Far too many guys spend their days constantly looking in the rearview mirror. We replay our worst moments over and over again in our heads, engaging in imaginary arguments in the shower about things that happened five, ten, or even twenty years ago. We are completely convinced that everyone around us is constantly judging us for our past. But the harsh, realistic truth is that human beings are inherently self-absorbed. Most people are not thinking about your failures because they are entirely consumed with worrying about their own. If you want to change the trajectory of your family, you have to stop living in the past and start operating in the reality of God’s grace. Letting go of the past means refusing to let a dead version of yourself dictate the decisions of the man you are called to be today.
Distinguishing Between Healthy Reflection and Paralyzing Regret
When we talk about letting go of the past, we are not suggesting you develop spiritual amnesia. There is a massive, critical difference between healthy reflection and paralyzing regret. Healthy reflection looks back at a massive failure, extracts the necessary wisdom, applies the painful lesson, and leaves the emotional baggage at the foot of the cross. It is looking in the rearview mirror just long enough to make sure you are changing lanes safely. Paralyzing regret, on the other hand, is staring into the rearview mirror so intensely that you inevitably crash the car you are currently driving.

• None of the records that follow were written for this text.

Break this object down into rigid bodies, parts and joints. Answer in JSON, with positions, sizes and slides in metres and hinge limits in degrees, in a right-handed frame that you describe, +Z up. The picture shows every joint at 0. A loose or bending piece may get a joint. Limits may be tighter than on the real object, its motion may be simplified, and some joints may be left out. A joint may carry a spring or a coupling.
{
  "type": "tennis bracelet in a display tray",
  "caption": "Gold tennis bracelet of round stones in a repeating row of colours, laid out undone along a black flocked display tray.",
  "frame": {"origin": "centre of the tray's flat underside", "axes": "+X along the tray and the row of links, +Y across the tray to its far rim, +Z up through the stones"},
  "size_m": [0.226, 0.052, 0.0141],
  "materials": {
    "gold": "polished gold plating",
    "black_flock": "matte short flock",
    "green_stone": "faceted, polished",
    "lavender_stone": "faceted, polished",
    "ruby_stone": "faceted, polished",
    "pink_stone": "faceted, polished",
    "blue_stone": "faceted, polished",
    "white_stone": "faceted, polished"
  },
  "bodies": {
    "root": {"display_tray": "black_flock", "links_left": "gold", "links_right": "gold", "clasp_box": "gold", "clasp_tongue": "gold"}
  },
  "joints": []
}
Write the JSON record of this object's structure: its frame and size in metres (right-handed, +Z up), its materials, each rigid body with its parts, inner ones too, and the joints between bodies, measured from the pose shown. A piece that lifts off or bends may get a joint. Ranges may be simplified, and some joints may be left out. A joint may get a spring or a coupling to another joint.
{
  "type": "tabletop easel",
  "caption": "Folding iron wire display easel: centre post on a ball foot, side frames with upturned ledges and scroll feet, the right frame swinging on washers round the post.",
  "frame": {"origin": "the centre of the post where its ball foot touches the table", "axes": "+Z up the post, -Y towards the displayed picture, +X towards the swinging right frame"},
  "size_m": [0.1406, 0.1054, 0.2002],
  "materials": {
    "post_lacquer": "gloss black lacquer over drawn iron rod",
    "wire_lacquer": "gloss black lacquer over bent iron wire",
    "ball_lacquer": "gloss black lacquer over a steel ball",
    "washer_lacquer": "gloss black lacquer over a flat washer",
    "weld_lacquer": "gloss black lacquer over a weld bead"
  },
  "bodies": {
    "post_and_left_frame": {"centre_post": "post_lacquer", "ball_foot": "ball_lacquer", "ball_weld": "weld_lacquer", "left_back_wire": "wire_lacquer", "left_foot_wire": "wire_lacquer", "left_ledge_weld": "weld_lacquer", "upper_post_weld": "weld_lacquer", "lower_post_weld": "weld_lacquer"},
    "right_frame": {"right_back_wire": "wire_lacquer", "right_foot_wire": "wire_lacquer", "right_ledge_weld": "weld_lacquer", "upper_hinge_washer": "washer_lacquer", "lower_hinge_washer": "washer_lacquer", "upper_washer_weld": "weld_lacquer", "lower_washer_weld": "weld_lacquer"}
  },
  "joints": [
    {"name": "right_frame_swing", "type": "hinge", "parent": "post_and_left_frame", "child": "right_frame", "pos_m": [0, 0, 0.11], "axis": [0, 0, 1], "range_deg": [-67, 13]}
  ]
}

Think about the mentality required to play cornerback in the NFL. A defensive back can get completely beaten on a route, giving up a massive touchdown in the biggest game of the year. If that player dwells on that failure, if he lets that single play define his identity, he will get absolutely torched on the very next snap. To survive at an elite level, a cornerback must possess an incredibly short memory. Overcoming failure requires that exact same mental discipline. You have to learn from the blown coverage, make the necessary adjustment, and completely reset your mind for the next play. Letting go of the past is an active, ongoing discipline of resetting your mind to the truth of Scripture rather than the truth of your feelings.
When you refuse to have a short memory regarding your forgiven sins, you are effectively telling God that His grace is insufficient. You are claiming that your specific brand of failure is somehow too complex or too terrible for the cross to cover. That is not humility; that is spiritual arrogance. Overcoming failure starts with acknowledging that Christ's sacrifice was entirely sufficient to cover every single one of your missteps.

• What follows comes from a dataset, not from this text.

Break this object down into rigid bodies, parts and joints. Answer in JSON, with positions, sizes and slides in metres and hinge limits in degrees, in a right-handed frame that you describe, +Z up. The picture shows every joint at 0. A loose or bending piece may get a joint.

The Apostle Paul and the Art of Forgetting
If anyone had a legitimate reason to be paralyzed by their history, it was the Apostle Paul. Before his radical encounter with Christ, Paul was actively hunting down and murdering Christians. He was holding the coats of the men who stoned Stephen to death. Yet, when Paul writes to the church, he does not write from a place of paralyzing guilt. In Philippians 3:13-14, he outlines the ultimate strategy for letting go of the past: “But one thing I do: forgetting what lies behind and straining forward to what lies ahead, I press on toward the goal for the prize of the upward call of God in Christ Jesus.”
Notice that Paul uses active, aggressive language. He is not passively waiting to feel better about his history; he is purposefully straining forward. Forgetting what lies behind does not mean Paul literally erased the memory of his sins. It means he systematically stripped those memories of their power to dictate his present identity. Letting go of the past is the conscious decision to stop allowing your history to act as a judge over your future. When the enemy tries to drag you backward to remind you of your past, your immediate response must be to confidently remind him of his eternal future.
We often fail at letting go of the past because we try to white-knuckle our way through sanctification. We believe that if we just try harder, if we punish ourselves enough with guilt, we will somehow earn our redemption. But the gospel explicitly states that we are a new creation. When you step into a relationship with Christ, you get a clean slate. You do not receive a license to sin, but you absolutely receive the freedom to stop living in the past. If the God of the universe has chosen to cast your sins as far as the east is from the west, who are you to continually dig them back up?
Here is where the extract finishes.